As a member of ORBiT’s Media Committee I would like to point out that ORBiT has plans to address a number (if not all) of the points you introduce above. As a new, grassroots organization, ORBiT has had to make progress where possible and with the foundation laid, can look ahead to bigger things. ORBiT will be expanding its reach to cover all of Canada and will be conducting a survey of Canadian Brokers to establish baseline data as you suggest.
We are also working much closer with our counterparts in the US and will be reusing much of the work they have already done, after first putting a Canadian viewpoint on it. One of the first key steps is to involve their members in our upcoming education days as you have noted. We have also been provided with many of their documents and are working to adapt them to the Canadian market prior to publication.

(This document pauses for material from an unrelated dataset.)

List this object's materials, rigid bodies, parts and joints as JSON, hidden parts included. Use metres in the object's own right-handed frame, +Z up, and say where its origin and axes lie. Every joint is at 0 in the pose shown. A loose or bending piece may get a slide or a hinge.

If one examines the initiatives, integrations and processes already developed within Canada by CSIO, IBAC, and individual technology vendors and insurers over the past 20 years, you will find most of these things have already been accomplished. Round trip policy change was working fifteen years ago using the CSIO standards with a turnaround of as little as 48 hours. Not “real-time” but still pretty good relative to the industry norm today. Policy change upload fell to the wayside in part because certain broker systems were not capable of supporting it.
The big problem is the failure to get enough commitment to any one solution in the industry to achieve the critical mass to keep it going. Brokers are unwilling to endure the “pain of change” and those insurers that invest in solutions are too often seeing their brokers fail to utilize them.
Will adopting the “Real Time” solutions from the US solve this, or is it just a continuation of the ongoing search for a “quick fix” for a problem which will can only be solved by hard work, financial commitment and refinement of the solutions we already have?